Directed by Ethan and Joel Coen
Starring Jeff Bridges, John Goodman, and Steve Buscemi
Review by Jon Kissel
The Dude encounters nihilists, brutalist cops, avant garde artists, embezzling Reaganites, and callow teenagers, and the refrain of the film is ‘fuck it, let’s go bowling.’ All of this action is taking away from what The Dude wants to be doing at any given moment. The Big Lebowski opens at middle-aged man paradise i.e. the bowling alley, a place where men who have gone to seed can briefly pretend to be skilled athletes. They stick their sausage fingers over the hand dryers like they’re Lebron James with his pregame chalk. No one would think to comment when the Dude stretches shamelessly and the elastic band of his ratty underwear shows, or tell him to tuck his balls back into his shorts when they inevitably fall out following a sitting position that’s too relaxed. The Coens, with usual cinematographer extraordinaire Roger Deakins, make the bowling alley look beautiful, all polished floors and aerosoled shoes. Thanks to their indelible visualization, the stakes of the film are established. Everything else is a waste of time and a distraction. Enough with this kidnapping plot, the league semis are coming up.

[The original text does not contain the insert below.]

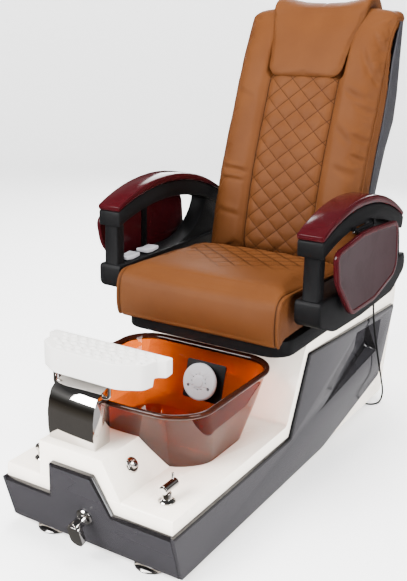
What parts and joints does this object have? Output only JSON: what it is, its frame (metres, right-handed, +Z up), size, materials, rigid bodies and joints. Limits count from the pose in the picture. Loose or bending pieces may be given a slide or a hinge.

The Dude is a composite character constructed from several guys in the Coens’ orbit, but the main inspiration is Jeff Dowd, who, like The Dude, was a member of a 70’s radical anti-Vietnam group. In the intervening two decades, Nixon and Reagan were both reelected in unfathomable landslides and the Democratic party responded by becoming a moderately more tolerant version of the Republicans. People like The Dude were left politically homeless, unless they did the Boomer thing of trading their youthful values for suburbia and the corporate ladder. The Dude’s response to such a total defeat is to check out in a chemical haze, but his most charming moments are when his old values peak through, namely a youthful talent for sniffing out phonies. Being a 70’s radical is to know that you were right about everything, that all these besuited martinets were monstrously misguided, and that none of it mattered. They kept their suits and their position, but the one thing that people like The Dude get to hang onto is the death of any respect owed to the supposed elites. The Dude gets to wield it against Lebowski, a pathetic man who must be infuriated that there’s a picture of him with Nancy Reagan on his wall, but not Ronald. His bluster about the loss of the bums bounces harmlessly off The Dude, and the film gloriously reveals that Lebowski’s a bum himself. The film judges Lebowski the harshest, but plenty of other characters share his sin of overestimation of his abilities and achievements. The way out of this sin is to have no abilities or achievements and simply abide.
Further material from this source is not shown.